> [Material for the task]:

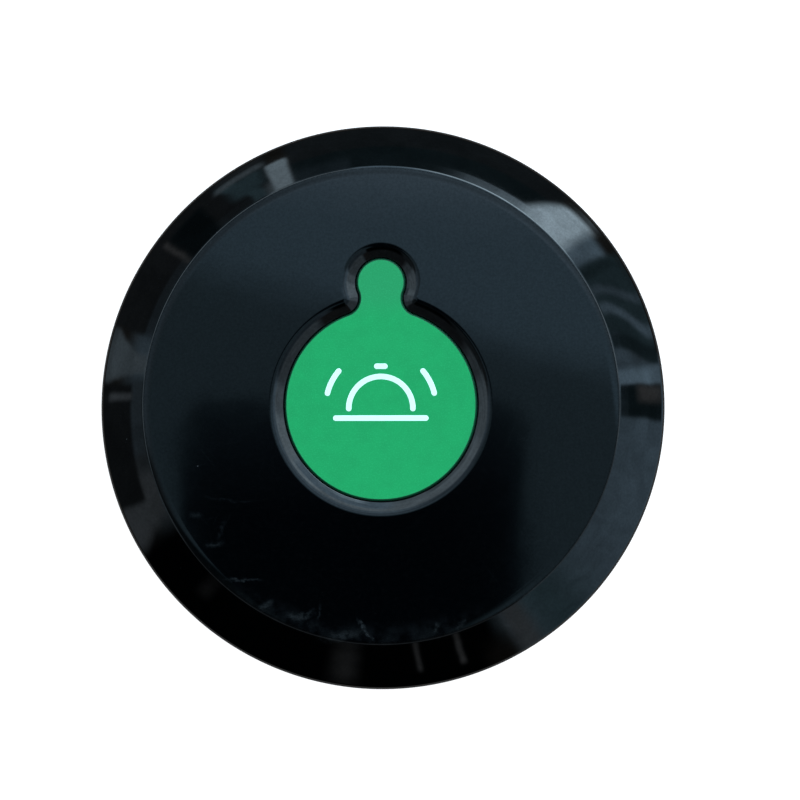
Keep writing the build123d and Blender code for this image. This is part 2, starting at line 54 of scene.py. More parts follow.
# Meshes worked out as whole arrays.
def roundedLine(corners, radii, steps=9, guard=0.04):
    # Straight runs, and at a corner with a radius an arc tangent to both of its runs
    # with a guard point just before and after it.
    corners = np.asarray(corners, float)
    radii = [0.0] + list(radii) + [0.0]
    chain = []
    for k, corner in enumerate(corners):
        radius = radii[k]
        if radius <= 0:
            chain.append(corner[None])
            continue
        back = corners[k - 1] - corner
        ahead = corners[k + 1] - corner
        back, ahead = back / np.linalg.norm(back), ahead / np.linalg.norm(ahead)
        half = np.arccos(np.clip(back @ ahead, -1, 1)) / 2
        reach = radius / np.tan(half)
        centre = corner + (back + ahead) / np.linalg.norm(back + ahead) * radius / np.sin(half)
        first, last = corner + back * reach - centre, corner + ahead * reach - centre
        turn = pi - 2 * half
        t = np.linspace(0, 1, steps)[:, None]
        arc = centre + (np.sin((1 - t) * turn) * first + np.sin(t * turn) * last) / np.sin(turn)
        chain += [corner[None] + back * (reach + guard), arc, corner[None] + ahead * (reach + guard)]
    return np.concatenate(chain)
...
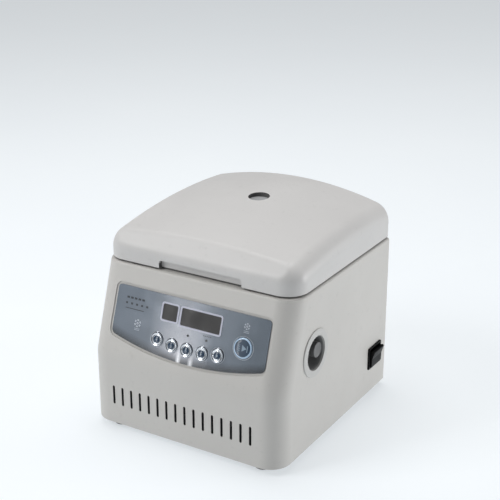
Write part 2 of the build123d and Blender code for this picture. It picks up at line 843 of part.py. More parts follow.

> [Exercise requirements]:
Using the listing above, return all lines where the word "code" occurs.

> [The result]:
Keep writing the build123d and Blender code for this image. This is part 2, starting at line 54 of scene.py. More parts follow.
Write part 2 of the build123d and Blender code for this picture. It picks up at line 843 of part.py. More parts follow.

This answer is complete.